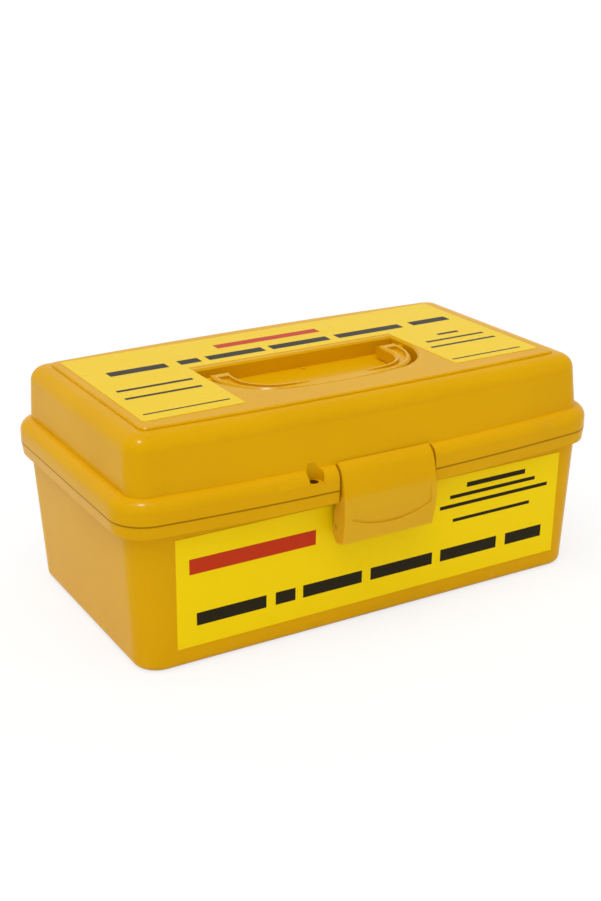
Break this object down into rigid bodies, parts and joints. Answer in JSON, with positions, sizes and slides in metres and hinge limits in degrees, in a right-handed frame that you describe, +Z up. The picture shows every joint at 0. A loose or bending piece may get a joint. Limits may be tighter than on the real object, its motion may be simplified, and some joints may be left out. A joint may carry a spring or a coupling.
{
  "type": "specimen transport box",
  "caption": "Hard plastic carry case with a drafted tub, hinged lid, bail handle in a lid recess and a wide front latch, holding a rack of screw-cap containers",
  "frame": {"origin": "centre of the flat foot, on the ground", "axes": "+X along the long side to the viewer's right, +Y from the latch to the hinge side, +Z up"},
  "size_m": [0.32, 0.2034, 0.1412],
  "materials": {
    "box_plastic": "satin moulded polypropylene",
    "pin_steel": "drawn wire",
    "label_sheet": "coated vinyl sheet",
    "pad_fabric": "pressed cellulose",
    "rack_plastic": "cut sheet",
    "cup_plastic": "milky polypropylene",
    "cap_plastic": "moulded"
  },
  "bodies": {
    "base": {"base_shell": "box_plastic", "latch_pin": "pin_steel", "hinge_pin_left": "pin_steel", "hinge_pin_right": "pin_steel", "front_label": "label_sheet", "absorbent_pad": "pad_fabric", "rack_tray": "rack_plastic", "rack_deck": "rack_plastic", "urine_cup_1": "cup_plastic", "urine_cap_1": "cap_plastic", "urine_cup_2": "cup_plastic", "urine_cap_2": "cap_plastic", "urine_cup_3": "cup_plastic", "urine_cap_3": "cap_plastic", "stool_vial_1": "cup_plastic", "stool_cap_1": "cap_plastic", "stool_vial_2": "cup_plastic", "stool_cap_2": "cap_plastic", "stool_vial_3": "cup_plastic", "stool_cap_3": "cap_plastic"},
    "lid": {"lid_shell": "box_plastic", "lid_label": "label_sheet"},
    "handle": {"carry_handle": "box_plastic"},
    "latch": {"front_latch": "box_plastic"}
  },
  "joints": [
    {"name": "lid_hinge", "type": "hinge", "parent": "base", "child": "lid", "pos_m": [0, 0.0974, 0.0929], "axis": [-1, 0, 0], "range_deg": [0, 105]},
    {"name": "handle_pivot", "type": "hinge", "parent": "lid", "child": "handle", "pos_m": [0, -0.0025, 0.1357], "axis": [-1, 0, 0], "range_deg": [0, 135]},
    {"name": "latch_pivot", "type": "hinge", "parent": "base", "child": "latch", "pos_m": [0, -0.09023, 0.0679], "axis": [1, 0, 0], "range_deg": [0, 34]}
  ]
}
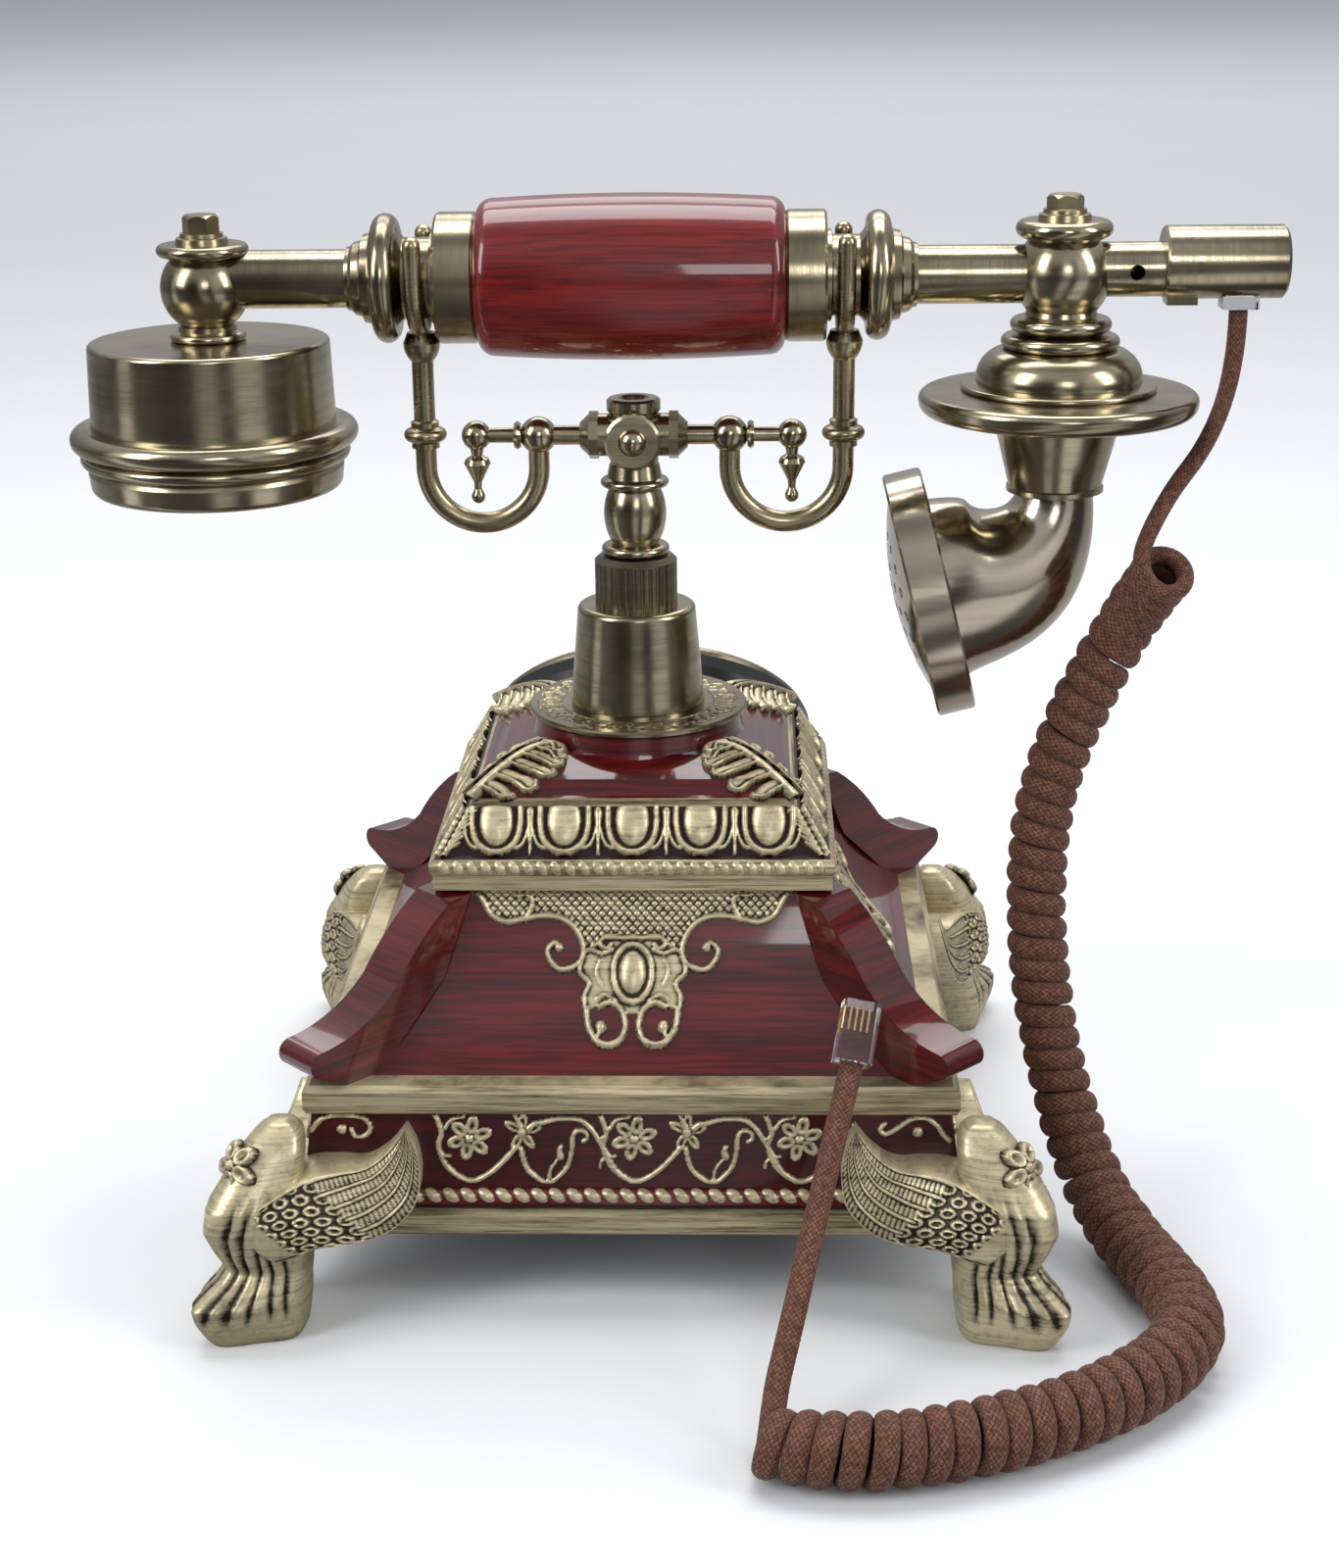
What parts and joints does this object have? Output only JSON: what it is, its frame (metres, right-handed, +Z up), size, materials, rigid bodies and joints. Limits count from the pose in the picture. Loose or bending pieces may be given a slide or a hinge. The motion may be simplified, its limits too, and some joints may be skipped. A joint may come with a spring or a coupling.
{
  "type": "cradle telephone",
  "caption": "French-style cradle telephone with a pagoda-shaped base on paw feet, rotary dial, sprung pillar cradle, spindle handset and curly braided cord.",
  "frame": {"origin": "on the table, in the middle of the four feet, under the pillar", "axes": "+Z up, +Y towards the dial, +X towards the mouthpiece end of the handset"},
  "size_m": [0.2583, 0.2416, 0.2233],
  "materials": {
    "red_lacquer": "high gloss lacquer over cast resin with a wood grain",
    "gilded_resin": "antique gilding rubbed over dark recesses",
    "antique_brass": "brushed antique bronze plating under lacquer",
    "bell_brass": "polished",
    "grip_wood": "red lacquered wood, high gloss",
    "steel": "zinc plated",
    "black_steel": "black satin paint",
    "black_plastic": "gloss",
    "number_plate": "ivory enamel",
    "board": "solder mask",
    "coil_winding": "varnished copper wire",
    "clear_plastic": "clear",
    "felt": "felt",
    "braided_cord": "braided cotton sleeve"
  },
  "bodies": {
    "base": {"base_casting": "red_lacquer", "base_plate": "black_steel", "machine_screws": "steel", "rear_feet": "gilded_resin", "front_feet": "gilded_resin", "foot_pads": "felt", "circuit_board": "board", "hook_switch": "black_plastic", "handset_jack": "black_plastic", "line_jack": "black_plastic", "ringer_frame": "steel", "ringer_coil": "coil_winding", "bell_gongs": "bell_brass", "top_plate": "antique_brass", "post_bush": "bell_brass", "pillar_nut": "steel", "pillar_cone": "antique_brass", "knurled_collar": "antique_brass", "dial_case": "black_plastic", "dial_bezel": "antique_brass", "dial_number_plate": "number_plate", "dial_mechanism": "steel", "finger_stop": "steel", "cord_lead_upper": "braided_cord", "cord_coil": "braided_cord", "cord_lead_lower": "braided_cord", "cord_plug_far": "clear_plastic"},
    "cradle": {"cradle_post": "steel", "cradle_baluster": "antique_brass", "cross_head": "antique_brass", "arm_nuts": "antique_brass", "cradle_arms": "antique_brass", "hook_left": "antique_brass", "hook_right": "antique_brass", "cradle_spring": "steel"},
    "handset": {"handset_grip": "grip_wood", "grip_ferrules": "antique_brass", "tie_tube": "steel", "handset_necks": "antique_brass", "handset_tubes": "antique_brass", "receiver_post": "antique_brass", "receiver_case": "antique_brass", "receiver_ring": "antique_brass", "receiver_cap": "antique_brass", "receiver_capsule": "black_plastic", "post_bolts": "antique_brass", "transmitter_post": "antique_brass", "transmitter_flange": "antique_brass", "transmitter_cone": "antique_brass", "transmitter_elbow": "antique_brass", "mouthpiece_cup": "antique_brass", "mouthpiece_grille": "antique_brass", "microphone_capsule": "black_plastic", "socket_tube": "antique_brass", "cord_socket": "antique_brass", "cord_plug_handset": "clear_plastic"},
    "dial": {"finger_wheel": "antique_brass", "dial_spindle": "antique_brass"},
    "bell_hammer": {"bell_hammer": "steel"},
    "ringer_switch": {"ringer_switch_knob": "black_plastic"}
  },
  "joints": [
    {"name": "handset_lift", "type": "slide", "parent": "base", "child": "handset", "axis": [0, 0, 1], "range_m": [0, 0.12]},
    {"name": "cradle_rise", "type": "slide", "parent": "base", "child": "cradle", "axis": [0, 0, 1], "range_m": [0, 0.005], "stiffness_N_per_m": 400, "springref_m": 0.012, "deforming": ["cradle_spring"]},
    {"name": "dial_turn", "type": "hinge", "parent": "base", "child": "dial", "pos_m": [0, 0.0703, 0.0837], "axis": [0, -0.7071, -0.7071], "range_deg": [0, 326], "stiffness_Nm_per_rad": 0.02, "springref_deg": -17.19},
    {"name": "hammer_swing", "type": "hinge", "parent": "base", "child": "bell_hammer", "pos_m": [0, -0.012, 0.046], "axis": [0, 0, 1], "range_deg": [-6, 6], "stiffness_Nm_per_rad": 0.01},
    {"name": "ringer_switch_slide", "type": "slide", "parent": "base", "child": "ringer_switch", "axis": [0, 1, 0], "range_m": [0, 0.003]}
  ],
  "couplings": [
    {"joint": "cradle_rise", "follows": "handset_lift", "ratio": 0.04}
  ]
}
□ □ □ □ □ □ □
[Given problem]
Reproduce every line of the material above exactly.

[Final result]
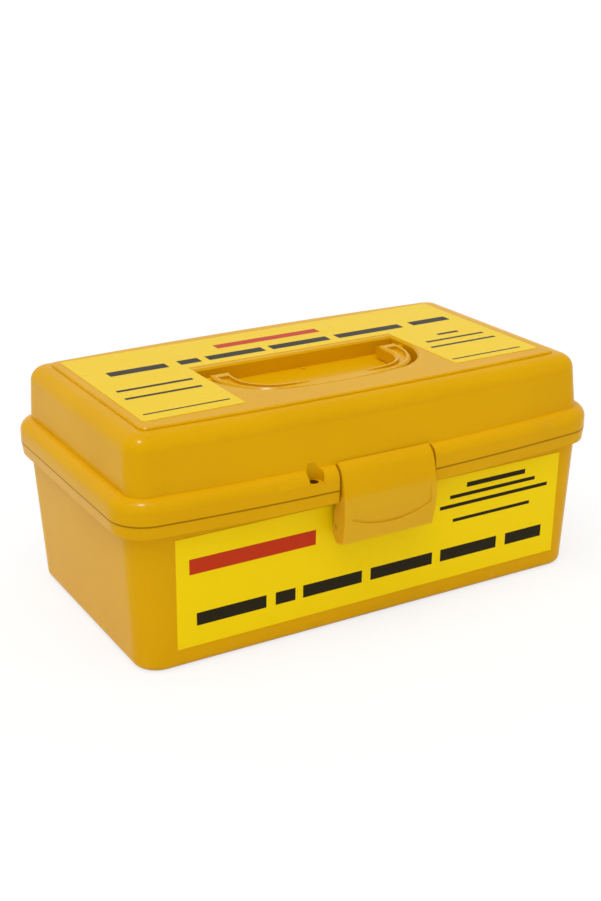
Break this object down into rigid bodies, parts and joints. Answer in JSON, with positions, sizes and slides in metres and hinge limits in degrees, in a right-handed frame that you describe, +Z up. The picture shows every joint at 0. A loose or bending piece may get a joint. Limits may be tighter than on the real object, its motion may be simplified, and some joints may be left out. A joint may carry a spring or a coupling.
{
  "type": "specimen transport box",
  "caption": "Hard plastic carry case with a drafted tub, hinged lid, bail handle in a lid recess and a wide front latch, holding a rack of screw-cap containers",
  "frame": {"origin": "centre of the flat foot, on the ground", "axes": "+X along the long side to the viewer's right, +Y from the latch to the hinge side, +Z up"},
  "size_m": [0.32, 0.2034, 0.1412],
  "materials": {
    "box_plastic": "satin moulded polypropylene",
    "pin_steel": "drawn wire",
    "label_sheet": "coated vinyl sheet",
    "pad_fabric": "pressed cellulose",
    "rack_plastic": "cut sheet",
    "cup_plastic": "milky polypropylene",
    "cap_plastic": "moulded"
  },
  "bodies": {
    "base": {"base_shell": "box_plastic", "latch_pin": "pin_steel", "hinge_pin_left": "pin_steel", "hinge_pin_right": "pin_steel", "front_label": "label_sheet", "absorbent_pad": "pad_fabric", "rack_tray": "rack_plastic", "rack_deck": "rack_plastic", "urine_cup_1": "cup_plastic", "urine_cap_1": "cap_plastic", "urine_cup_2": "cup_plastic", "urine_cap_2": "cap_plastic", "urine_cup_3": "cup_plastic", "urine_cap_3": "cap_plastic", "stool_vial_1": "cup_plastic", "stool_cap_1": "cap_plastic", "stool_vial_2": "cup_plastic", "stool_cap_2": "cap_plastic", "stool_vial_3": "cup_plastic", "stool_cap_3": "cap_plastic"},
    "lid": {"lid_shell": "box_plastic", "lid_label": "label_sheet"},
    "handle": {"carry_handle": "box_plastic"},
    "latch": {"front_latch": "box_plastic"}
  },
  "joints": [
    {"name": "lid_hinge", "type": "hinge", "parent": "base", "child": "lid", "pos_m": [0, 0.0974, 0.0929], "axis": [-1, 0, 0], "range_deg": [0, 105]},
    {"name": "handle_pivot", "type": "hinge", "parent": "lid", "child": "handle", "pos_m": [0, -0.0025, 0.1357], "axis": [-1, 0, 0], "range_deg": [0, 135]},
    {"name": "latch_pivot", "type": "hinge", "parent": "base", "child": "latch", "pos_m": [0, -0.09023, 0.0679], "axis": [1, 0, 0], "range_deg": [0, 34]}
  ]
}
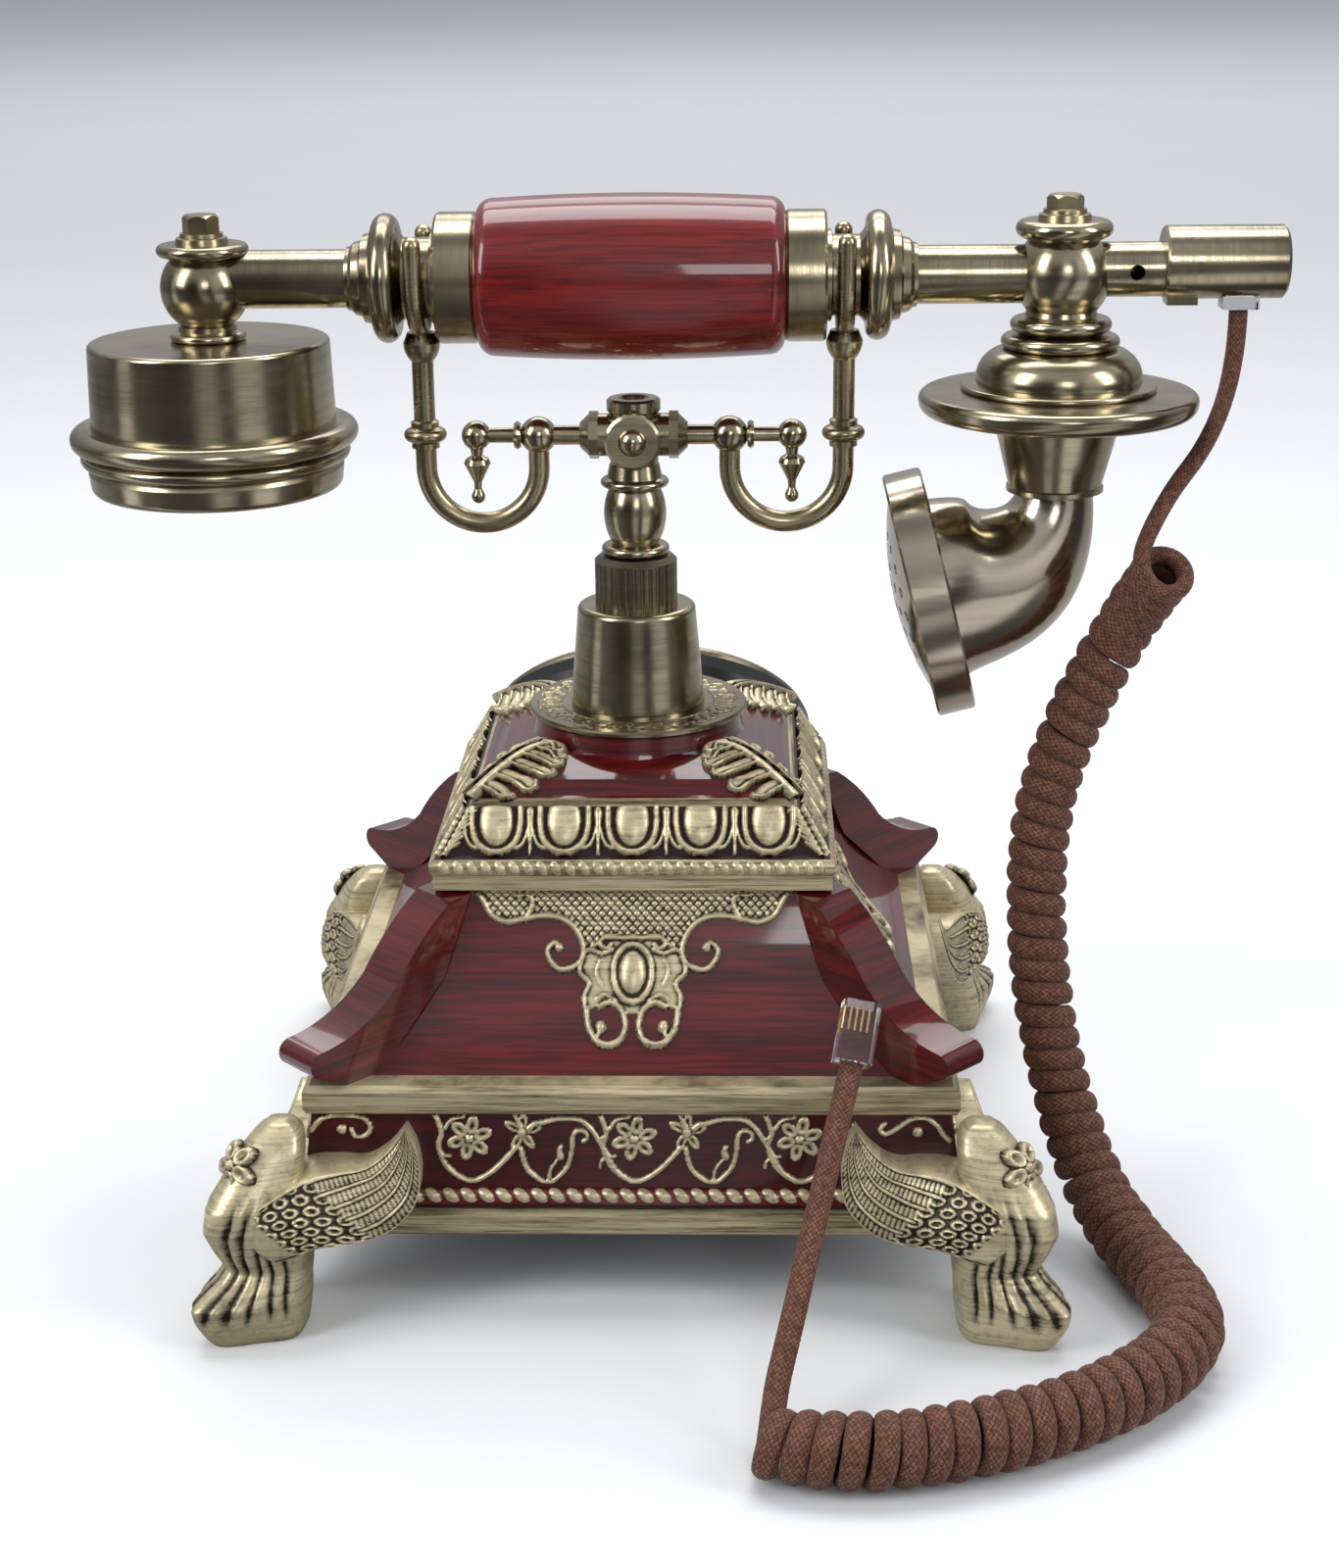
What parts and joints does this object have? Output only JSON: what it is, its frame (metres, right-handed, +Z up), size, materials, rigid bodies and joints. Limits count from the pose in the picture. Loose or bending pieces may be given a slide or a hinge. The motion may be simplified, its limits too, and some joints may be skipped. A joint may come with a spring or a coupling.
{
  "type": "cradle telephone",
  "caption": "French-style cradle telephone with a pagoda-shaped base on paw feet, rotary dial, sprung pillar cradle, spindle handset and curly braided cord.",
  "frame": {"origin": "on the table, in the middle of the four feet, under the pillar", "axes": "+Z up, +Y towards the dial, +X towards the mouthpiece end of the handset"},
  "size_m": [0.2583, 0.2416, 0.2233],
  "materials": {
    "red_lacquer": "high gloss lacquer over cast resin with a wood grain",
    "gilded_resin": "antique gilding rubbed over dark recesses",
    "antique_brass": "brushed antique bronze plating under lacquer",
    "bell_brass": "polished",
    "grip_wood": "red lacquered wood, high gloss",
    "steel": "zinc plated",
    "black_steel": "black satin paint",
    "black_plastic": "gloss",
    "number_plate": "ivory enamel",
    "board": "solder mask",
    "coil_winding": "varnished copper wire",
    "clear_plastic": "clear",
    "felt": "felt",
    "braided_cord": "braided cotton sleeve"
  },
  "bodies": {
    "base": {"base_casting": "red_lacquer", "base_plate": "black_steel", "machine_screws": "steel", "rear_feet": "gilded_resin", "front_feet": "gilded_resin", "foot_pads": "felt", "circuit_board": "board", "hook_switch": "black_plastic", "handset_jack": "black_plastic", "line_jack": "black_plastic", "ringer_frame": "steel", "ringer_coil": "coil_winding", "bell_gongs": "bell_brass", "top_plate": "antique_brass", "post_bush": "bell_brass", "pillar_nut": "steel", "pillar_cone": "antique_brass", "knurled_collar": "antique_brass", "dial_case": "black_plastic", "dial_bezel": "antique_brass", "dial_number_plate": "number_plate", "dial_mechanism": "steel", "finger_stop": "steel", "cord_lead_upper": "braided_cord", "cord_coil": "braided_cord", "cord_lead_lower": "braided_cord", "cord_plug_far": "clear_plastic"},
    "cradle": {"cradle_post": "steel", "cradle_baluster": "antique_brass", "cross_head": "antique_brass", "arm_nuts": "antique_brass", "cradle_arms": "antique_brass", "hook_left": "antique_brass", "hook_right": "antique_brass", "cradle_spring": "steel"},
    "handset": {"handset_grip": "grip_wood", "grip_ferrules": "antique_brass", "tie_tube": "steel", "handset_necks": "antique_brass", "handset_tubes": "antique_brass", "receiver_post": "antique_brass", "receiver_case": "antique_brass", "receiver_ring": "antique_brass", "receiver_cap": "antique_brass", "receiver_capsule": "black_plastic", "post_bolts": "antique_brass", "transmitter_post": "antique_brass", "transmitter_flange": "antique_brass", "transmitter_cone": "antique_brass", "transmitter_elbow": "antique_brass", "mouthpiece_cup": "antique_brass", "mouthpiece_grille": "antique_brass", "microphone_capsule": "black_plastic", "socket_tube": "antique_brass", "cord_socket": "antique_brass", "cord_plug_handset": "clear_plastic"},
    "dial": {"finger_wheel": "antique_brass", "dial_spindle": "antique_brass"},
    "bell_hammer": {"bell_hammer": "steel"},
    "ringer_switch": {"ringer_switch_knob": "black_plastic"}
  },
  "joints": [
    {"name": "handset_lift", "type": "slide", "parent": "base", "child": "handset", "axis": [0, 0, 1], "range_m": [0, 0.12]},
    {"name": "cradle_rise", "type": "slide", "parent": "base", "child": "cradle", "axis": [0, 0, 1], "range_m": [0, 0.005], "stiffness_N_per_m": 400, "springref_m": 0.012, "deforming": ["cradle_spring"]},
    {"name": "dial_turn", "type": "hinge", "parent": "base", "child": "dial", "pos_m": [0, 0.0703, 0.0837], "axis": [0, -0.7071, -0.7071], "range_deg": [0, 326], "stiffness_Nm_per_rad": 0.02, "springref_deg": -17.19},
    {"name": "hammer_swing", "type": "hinge", "parent": "base", "child": "bell_hammer", "pos_m": [0, -0.012, 0.046], "axis": [0, 0, 1], "range_deg": [-6, 6], "stiffness_Nm_per_rad": 0.01},
    {"name": "ringer_switch_slide", "type": "slide", "parent": "base", "child": "ringer_switch", "axis": [0, 1, 0], "range_m": [0, 0.003]}
  ],
  "couplings": [
    {"joint": "cradle_rise", "follows": "handset_lift", "ratio": 0.04}
  ]
}